Of course, a lot of readers wondered what this will mean for the truck-driving profession. Trucker truth’s comment is representative:
This may happen someday. This is just another way for big trucking companies to put fear in truck drivers heads. Trucking companies do not want to pay a living wage for driving a truck. Let’s put word on the street truck drivers will be replaced in 15 years. There are so many things you have to do to make this happen. From what I see federal, state and local government have no money to spend on a trucking companies dream of paying no one to drive there trucks.
Reader Andre’s not buying it:
As a fleet owner, 9 times out of 10 I’d want a human being behind the wheel. I don’t believe that automated manufacturing, where in most cases a robot does one thing (and only that one thing) thousands of times each day, or that a plane flying on auto-pilot where there is still a fully trained and available pilot on board, can be compared to having a fully automated driverless truck carrying a 44,000-lb load down a busy highway where split second decisions must be made. There are just too many unknowns that come up while driving, including traffic, weather, accidents, and equipment issues, which a professional driver can handle. But a robot could potentially get stuck with a load worth a quarter of a million on an isolated road in the middle of nowhere and the company would have to send either a back-up driver or a highly trained technician to rescue their stranded Transformer.

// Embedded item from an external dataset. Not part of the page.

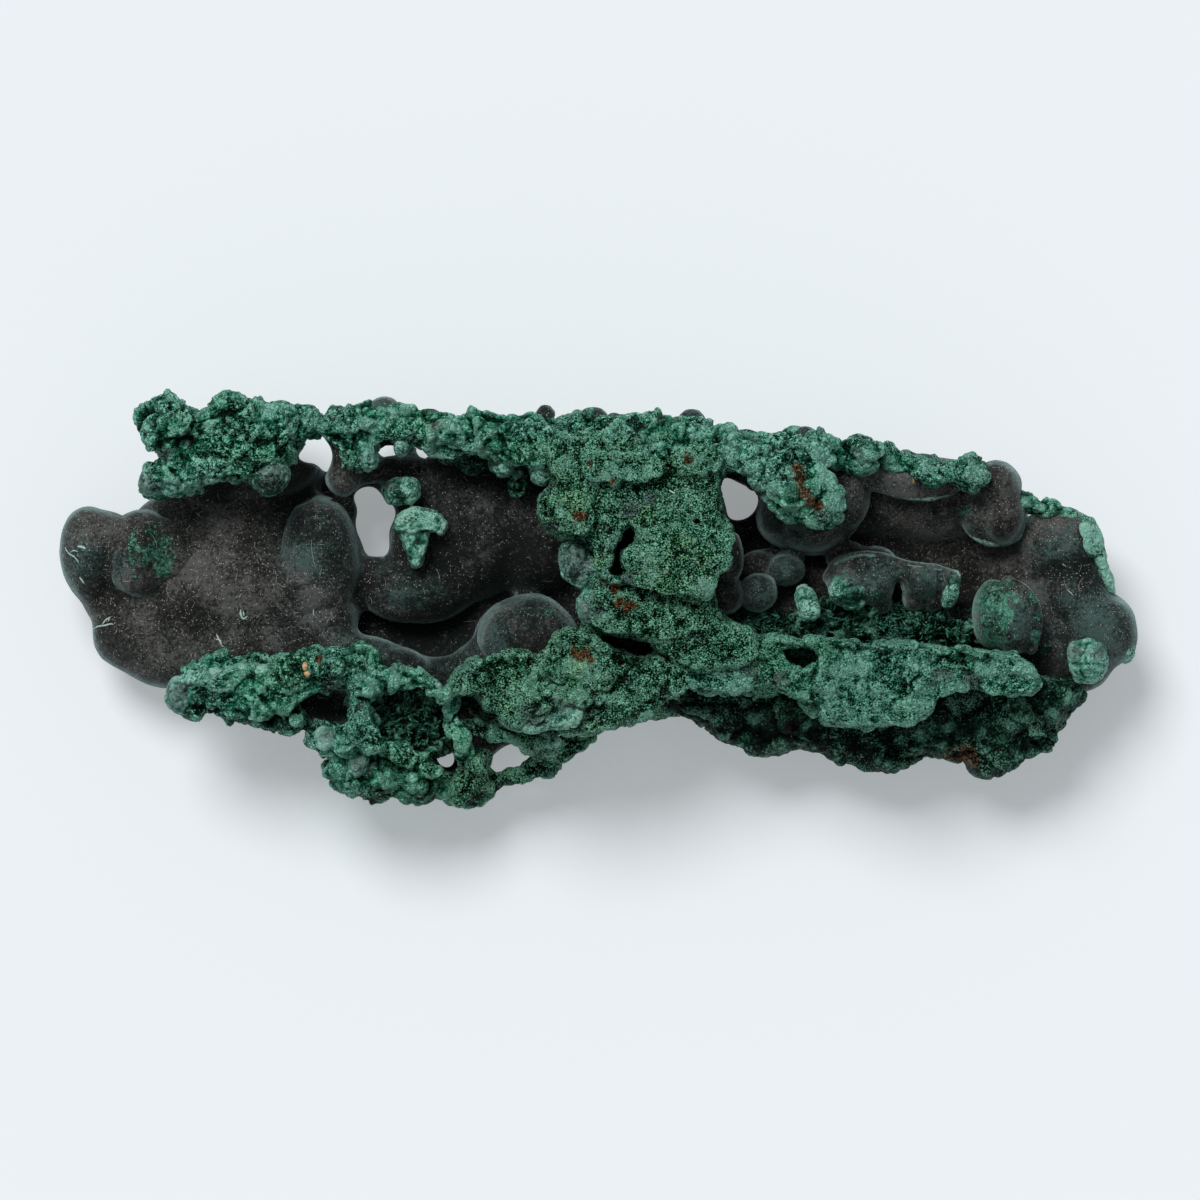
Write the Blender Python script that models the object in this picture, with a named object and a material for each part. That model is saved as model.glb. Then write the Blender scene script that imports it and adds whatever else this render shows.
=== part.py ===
"""A malachite specimen: one natural piece of dark botryoidal malachite under a bright granular crust.

It lies on its back, which is cut flat, with its open hollows facing up.
Frame: +X along its length, +Y across it towards the thick upper rim, +Z up from the cut.
The origin is on the cut, under the core that ties the two rims together.
"""

import bmesh
import bpy
from mathutils import Matrix, Vector

# Driving dimensions, in metres
LENGTH = 0.216  # overall length of the specimen
UNIT = LENGTH / 216  # every place and size in the tables below is a count of this unit
CELL = 0.0009  # cell that fuses overlapping forms into one skin
LUMP_SIZE = 0.0085  # width of the crust's lumps
LUMP_DEPTH = 0.0058  # fall from a lump's top to a point one width away
GRAIN_SIZE = 0.0045  # width of the grains on them
GRAIN_DEPTH = 0.002  # and their fall
VELVET_SOFTENING = 6  # rounds of smoothing that the dark lobes get
CRUST_SOFTENING = 3  # and the crust, before its lumps
SEAM_SOFTENING = 2  # and both, once they are one
TRIANGLES = 9500  # faces left in the finished solid

# Colour and finish of weathered dark malachite
COLOUR = (0.035, 0.11, 0.075, 1)
ROUGHNESS = 0.75

# Lobes are name: (centre, half sizes). Ridges are name: [(x, y, z, radius), ...] along a path.
# Slabs are name: (outline, top, bottom), each height as (height at x = y = 0, rise per unit X, rise per unit Y).

VELVET_LOBES = {
    # left end and left wall
    "left_tip": ((-102.4, 8.6, 15), (5.6, 9.6, 9.5)),
    "left_tip_foot": ((-99.5, 1.5, 13), (5, 6, 7)),
    "left_knob": ((-92.8, 9.6, 18), (6.8, 9.2, 8.5)),
    "left_shoulder": ((-91.5, -5.5, 15), (10.8, 9.8, 9.5)),
    "left_corner": ((-86, -10, 15), (11.5, 8.4, 8)),
    "left_wall": ((-76, 2, 14), (20, 15, 12.2)),
    "left_wall_low": ((-72, -10, 15), (18, 9, 10)),
    "left_wall_high": ((-80, 15, 13), (14, 9, 10)),
    "left_wall_inner": ((-66, 15, 10), (11, 8, 9)),
    "left_swell": ((-57, 8.5, 16), (8.2, 12.8, 10)),
    "left_swell_low": ((-57, -4, 15), (9, 8, 9.5)),
    "shadow_lobe": ((-59.3, 24.6, 8), (5, 3.6, 6)),
    "left_joint": ((-72, 27, 13), (17, 8, 12)),
    # stalk hanging from the upper rim
    "stalk_tip": ((-51.2, 24.4, 22), (3.9, 4.3, 6)),
    "stalk_arm": ((-46.2, 25, 20), (3.6, 2, 4)),
    # middle wall
    "middle_wall": ((-27, 15, 8), (17, 15.5, 14)),
    "middle_wall_left": ((-37, 13, 10), (6.5, 11.5, 10)),
    "middle_wall_right": ((-14, 15, 8), (13, 15, 12)),
    "middle_wall_top": ((-34, 24.5, 12), (10.5, 5.5, 9.5)),
    "middle_corner": ((-42, 26, 15), (3.2, 3.4, 7)),
    "middle_lip": ((-37.5, 2, 12), (11.5, 5.8, 9.5)),
    "deep_lobe": ((-34, -5.6, 6), (6, 3, 4)),
    # smooth swell under the lower rim
    "dome": ((-14.6, -8.4, 18), (10, 9.3, 12.5)),
    "dome_foot": ((-23.5, -13, 17), (6, 5, 8)),
    "recess_floor": ((-56, -20, 18), (8, 6.4, 9.5)),
    # lobes hanging in the right hollow
    "hanging_lobe": ((43, 20.2, 25), (10.6, 10.4, 12)),
    "hanging_lobe_left": ((37, 19, 22), (7.5, 8.5, 10)),
    "hanging_lobe_low": ((33.8, 15.5, 15), (4.6, 7, 9)),
    "long_lobe_end": ((67.5, 23.4, 28), (4.5, 3.4, 4.6)),
    "fist_lobe": ((79.4, 17.6, 24), (6.8, 7, 9)),
    "fist_lobe_behind": ((71, 19, 20), (6.5, 3.8, 6)),
    # right wall and right end
    "right_wall": ((66, 9, 6), (24, 15, 9)),
    "right_wall_high": ((64, 20, 12), (22, 9, 11)),
    "right_wall_end": ((88, 2, 10), (13, 15, 11)),
    "right_wall_low": ((52, -8, 9), (40, 12, 11)),
    "right_wall_dip": ((88, -8, 13), (9, 9, 9)),
    "hollow_floor": ((50, 4, 7), (30, 11, 9)),
    "right_shoulder": ((92, 11.6, 18), (9, 7.8, 9.5)),
    "right_tip": ((100.6, -6, 18), (7.2, 7.6, 10)),
    "right_tip_foot": ((94.6, 5, 16), (7.6, 8.4, 10)),
    "right_tip_low": ((95.4, -12, 15), (7.4, 7, 9)),
    # lobes standing in the right hollow
    "small_ball": ((31.4, 1.4, 28), (4.3, 4.3, 6)),
    "ball_behind": ((37, 5.6, 20), (4.6, 4.2, 6.5)),
    "saddle_leg": ((57, 1, 22), (3.4, 3.6, 6)),
    "saddle_right": ((64.5, 4, 24), (4.8, 3.8, 6)),
    "saddle_stem": ((63.8, -2, 19), (3, 3.4, 7)),
    "big_ball": ((81.6, -2.2, 23), (6.6, 7.2, 10)),
    "big_ball_foot": ((79, -6, 20), (5, 6, 9)),
    # dark smooth knobs on the upper edge
    "edge_knob_a": ((-43, 37.6, 27), (3.2, 2.8, 4)),
    "edge_knob_b": ((-11, 36.4, 28), (1.8, 2.2, 3.4)),
    "edge_knob_c": ((-1.5, 35.6, 28), (3, 2.8, 4)),
    "edge_knob_d": ((18.5, 35.4, 28), (3.2, 2.9, 4)),
    "edge_knob_e": ((40.5, 32.4, 27), (3, 2.3, 4)),
    # smooth lobes showing at the edges of the core
    "core_lobe_left": ((-5, 7.8, 33), (3.2, 4.6, 5)),
    "core_lobe_low": ((-2, -1.8, 32), (2.6, 4, 5)),
    "core_lobe_right": ((25.6, 9, 33), (3.1, 6.2, 5)),
    "core_lobe_foot": ((25, 1, 28), (4.6, 4.2, 7)),
}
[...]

Old Lady puts in perspective:
Technology is still based on human discernment, are we so driven to have our goods we have to use monetary value to choose what is safe? Yes, our youngsters are better at computers than their elders, is that a future? Personally I still would rather see this country from a windshield than buy the latest, newest, more expensive gadget just because it is cheaper than the previous newest gadget!